Q: There was a block against Southern where you blocked a guy and bullied him to the ground after that. Do you remember that play?
M: (Laughs) Definitely. I saw it floating around Twitter the other day. Yes, I definitely remember that one.
Q: One trait that I enjoyed about your game is wanting to finish. Going that extra mile isn’t a necessity, but it’s something that you seem to enjoy doing. What goes behind that type of physicality and why do you want to go to that extent with your physical levels.
M: For me, it drains your opponent. Their morale and everything in general. It just makes them feel weak. It also plays with their mind over the course of a game as I’m physically pounding them down in and down out. Once you get in their head, it’s really game over after that.
Q: As a player coming into the draft, what would you say is your biggest strength and weakness overall?
M: My biggest strength besides my overall body strength is my football I.Q. As my final season progressed, it became so much better and the game in itself just became slow.
Q: Of course we have to talk about the Senior Bowl invite.
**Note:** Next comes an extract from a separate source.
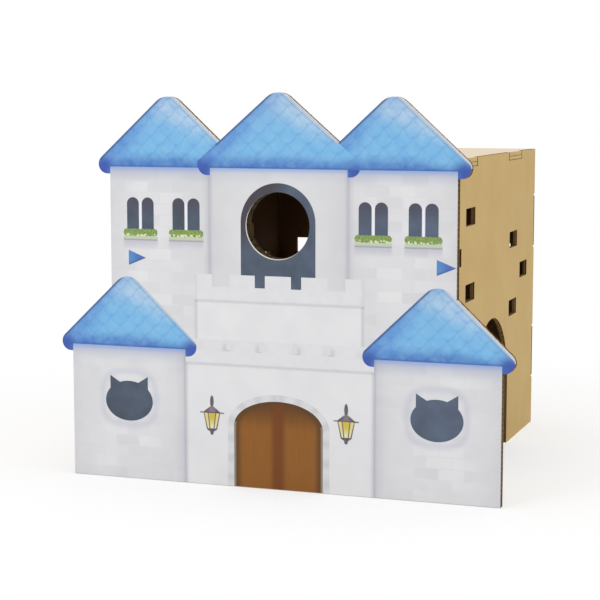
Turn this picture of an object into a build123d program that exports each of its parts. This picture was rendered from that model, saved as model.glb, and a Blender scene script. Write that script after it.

What was your initial reaction when you first heard the news?
M: When Mr. Williams was talking, I thought that he was doing just that, but then I saw the hat and actual invitation come out. My mind just went blank after that, but it was a moment that I’ll never forget.
Q: Whether it’s Darius Leonard or Tytus Howard, there’s been plenty of success stories from the HBCU ranks. You’re set to possibly be the next in line. What are some words of advice or encouragement that you want to share to lower level players that are striving to hopefully be in your shoes in the future.
M: Just continue to work. If you put the work in, the scouts will find you. No matter where you are, if you put it on film and show that you can ball, they’ll come out and find you. You may feel as if no one’s watching, but if you’re a baller, they will eventually come. Just continue to stay the course with hard work and dedication.